Listed Building – Grade I
- Official name: Parish Church of St Mary the Virgin
- Designated: 3 March 1961
- Reference no.: 1320866

= Church of St Mary, Hawkesbury =

Church in Gloucestershire, England

The Church of St Mary in Hawkesbury, South Gloucestershire, England, was built in the 12th century. It is a Grade I listed building.

==History==

The church was built in the 12th century. The site was used for an earlier Saxon church, from which some of the stone was incorporated into the current building. A priest at Hawkesbury in the 11th century was Wulfstan.

Parts of the Early English style building from the 13th century remain but the majority was built in the Perpendicular style of the 14th and 15th centuries. The tower was added in the 15th century.

It underwent a Victorian restoration by W Wood Bethell between 1882 and 1885.

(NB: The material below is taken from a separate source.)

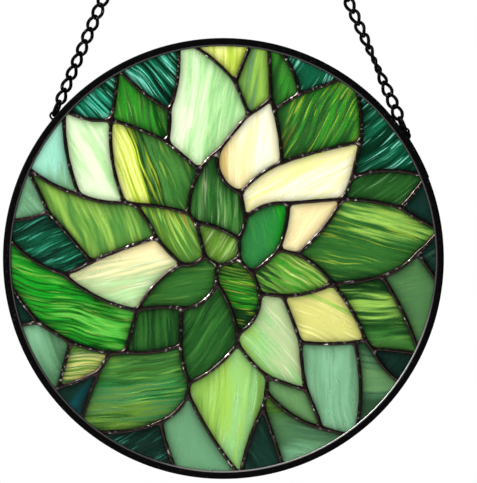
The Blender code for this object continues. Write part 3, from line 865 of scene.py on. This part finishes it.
def tone(name):
    light = []
    for level in tones[name]:
        level = level / screen["white"]
        if level < screen["dark"]:
            light.append(level / screen["darkSlope"])
        else:
            light.append(((level + screen["lift"]) / (1 + screen["lift"])) ** screen["power"])
    return (*[level / glaze["lightBehind"] for level in light], 1)


# Each pane's look: which way the grain runs in degrees, which way the tones drift and how much, how much they
# cloud, how much they streak, the tones in even steps, and the tone and share of the brightest threads
looks = {
    "S1": (92, -30, 0.6, 0.4, 0.3, "foam foam foam seafoam apple", "foam", 0.2),
    "M1": (-62, 30, 0.5, 0.5, 0.4, "mint milk milk mint mint apple", "ivory", 0.4),
    "E1": (-43, 0, 0.1, 0.4, 1.35, "abyss pine pine emerald jade lagoon aqua", "aqua", 0.8),
    "G1": (-75, 0, 0.7, 0.4, 1, "spring grass grass fern ivy ivy", "lime", 0.4),
    "E2": (-55, 90, 0.1, 0.4, 1.35, "abyss pine pine emerald emerald jade lagoon aqua", "aqua", 1.0),
    "L1": (80, 0, 0.7, 0.4, 0.3, "mint milk milk mint apple mint apple", "ivory", 0.4),
    "K1": (85, 0, 0.3, 0.5, 0.5, "lime butter butter acid lime butter", "butter", 0.5),
    "H1": (78, 0, 0.5, 0.5, 0.6, "seafoam mist meadow lime meadow moss", "lime", 0.6),
    "G2": (60, 30, 0.5, 0.3, 0.8, "bottle forest fern grass moss grass", "moss", 0.3),
    "E3": (65, 0, 0.1, 0.4, 1, "pine emerald emerald emerald jade lagoon", "aqua", 0.9),
    "G3": (62, 20, 0.5, 0.5, 0.9, "bronze forest forest fern grass olive olive", "acid", 0.6),
    "E4": (33, 0, 0.1, 0.3, 0.9, "abyss pine pine emerald emerald jade", "aqua", 0.8),
    "C1": (88, 0, 0.8, 0.35, 0.3, "amber peach cream ivory cream straw", "ivory", 0.4),
    "Y1": (-68, 16, 1.1, 0.2, 0.35, "butter butter acid bottle moss fern moss forest", "acid", 0.4),
    "F0": (-72, 60, -0.3, 0.6, 0.6, "olive meadow moss meadow lime meadow", "lime", 0.3),
    "D1": (86, -90, 0.35, 0.3, 1.1, "bottle forest forest fern moss mist", "celadon", 0.5),
    "S3": (-50, 40, 0.4, 0.5, 0.3, "seafoam seafoam sea seafoam sea", "foam", 0.2),
    "E5": (24, 0, 0, 0.5, 0.8, "abyss pine ink emerald pine jade", "lagoon", 0.75),
    "A1": (-12, -60, 0.3, 0.5, 0.85, "spring grass vivid ivy grass spring grass", "lime", 0.4),
    "T4": (88, 0, 0, 0.4, 0.6, "abyss ink dusk dusk teal", "teal", 0.4),
    "S4": (-70, 0, 0.6, 0.4, 0.2, "sea seafoam sea reef drab", "seafoam", 0.1),
    "K2": (-4, -90, 0.5, 0.5, 1, "drab olive sage straw olive sage", "straw", 0.5),
    "T5": (52, -60, 0.4, 0.4, 0.5, "abyss ink dusk seaTeal seaTeal", "seaTeal", 0.3),
    "U1": (4, -90, 0.9, 0.35, 0.55, "drab fern moss forest clover sage olive forest", "lime", 0.4),
    "T6": (27, 0, 0, 0.4, 0.9, "abyss ink ink dusk teal", "lagoon", 0.4),
    "S5": (90, 0, 0.7, 0.35, 0.2, "kelp reef sea sea sea kelp", "seafoam", 0.1),
    "R1": (86, 0, 0.7, 0.4, 0.3, "celadon meadow lime apple meadow sea", "mint", 0.3),
    "T7": (-55, 0, 0, 0.6, 0.4, "abyss ink dusk dusk fern", "sea", 0.15),
    "O1": (-3, -80, 0.8, 0.35, 0.3, "olive drab sage reef sea seafoam", "meadow", 0.2),
    "Z1": (-75, 0, 0.2, 0.5, 0.4, "reef mist mist mist mist", "meadow", 0.3),
    "X1": (-84, 0, 0.5, 0.5, 0.3, "mist sea seafoam sea sea", "milk", 0.15),
    "V1": (-5, -90, 0.9, 0.35, 0.3, "bottle kelp reef mist reef kelp", "seafoam", 0.1),
    "T3": (50, 0, 0, 0.4, 0.3, "abyss ink ink dusk teal", "teal", 0.1),
    "N1": (-50, -140, 0.6, 0.5, 0.3, "seafoam celadon celadon apple lime straw", "milk", 0.3),
    "C4": (-25, -115, 0.6, 0.45, 0.4, "moss lime straw straw straw butter lime", "cream", 0.4),
    "G6": (-2, -90, 1, 0.25, 0.4, "bottle forest lime meadow forest bottle fern moss bottle", "lime", 0.5),
    "G5": (12, 0, 0.1, 0.5, 0.3, "kelp sage sage sage mist", "meadow", 0.3),
    "B1": (-12, -100, 1, 0.3, 0.3, "forest moss lime fern forest fern fern forest forest", "acid", 0.35),
    "G4": (35, 0, 0.1, 0.4, 1, "bottle forest forest fern sage", "mist", 0.6),
    "T1": (40, 0, 0, 0.4, 0.3, "abyss ink dusk dusk teal", "teal", 0.1),
    "T2": (24, 0, 0, 0.4, 0.6, "abyss ink dusk dusk teal", "sea", 0.5),
    "C2": (30, -70, 0.6, 0.5, 0.4, "straw butter cream ivory cream celadon", "butter", 0.6),
    "D2": (-80, 0, 0.9, 0.15, 0.2, "forest clover clover clover clover vivid vivid", "spring", 0.2),
    "C3": (62, 0, 0.6, 0.4, 0.3, "celadon cream peach peach amber", "ivory", 0.3),
    "W1": (-15, -100, 0.9, 0.35, 0.8, "bottle ivy olive bottle grass ivy bottle", "acid", 0.5),
    "Y2": (-30, 30, 0.5, 0.5, 1.1, "forest bottle meadow grass olive lime moss", "butter", 0.5),
    "G7": (8, -90, 0.3, 0.3, 0.8, "bottle forest fern fern moss", "meadow", 0.3),
    "P1": (55, 0, 0, 0.3, 1.15, "bottle forest forest fern moss", "moss", 0.5),
    "Q1": (88, 0, 0.9, 0.3, 0.5, "bottle forest fern bottle forest fern bottle forest", "moss", 0.2),
    "C5": (14, -76, 0.9, 0.35, 0.4, "peach peach cream celadon mint celadon", "ivory", 0.4),
    "F1": (-60, 40, 0.7, 0.4, 0.85, "spring moss olive moss lime bronze amber", "acid", 0.5),
    "S2": (55, 0, 0, 0.3, 1.2, "fern olive olive meadow lime", "milk", 0.5),
}
glaze = {
    "swirlSize": 0.03,  # the streaks wander sideways
    "swirl": 0.008,
    "swirlDetail": 1,
    "cloud": (0.05, 0.0075, 3, 0.5, 0),  # along the grain, across it, detail, distortion, shift
    "thread": (0.034, 0.0017, 3, 0.3, 0.3),
    "hair": (0.018, 0.00075, 1, 0.2, 0.6),
    "driftReach": 0.8,
    "contrast": 1.9,  # noise keeps close to its middle
    "lightBehind": 1.32,  # how much brighter than its own colour a pane looks
    "hairFrom": 0.6,
    "hairTo": 0.69,
    "shadeDepth": 1.35,  # of the dark that a lead throws over the glass beside it
    "paleShadeDepth": {"cream": 1.05, "mint": 1.05, "seafoam": 1.15, "lime": 1.2},
    "shadeTone": (0.16, 0.17, 0.14, 1),
    "roughness": 0.26,
    "roughnessSwing": 0.2,
    "transmission": 0.9,
    "ior": 1.45,
    "gloss": 0.15,
    "glossTone": (0.12, 0.16, 0.14, 1),
    "ripple": 0.00012,
}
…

The parish is within the Badminton benefice which is part of the Diocese of Gloucester.

==Architecture==

The church is built of Cotswold stone. It consists of a four-bay nave with clerestory, chancel, south aisle and chapel and has both north and south porches. The six-stage west tower is supported by diagonal buttresses, and includes a bell dating from the 14th century.

Robert Jenkinson, 2nd Earl of Liverpool, who was the prime minister of the United Kingdom from 1812 to 1827, has a memorial in the chancel, along with many members of the Jenkinson family who were the local lords of the manor.

The churchyard is surrounded by yews. There are 170 marked graves, which include 87 chest tombs. The monument to Thomas Esbury (died 1766) made by Thomas Paty.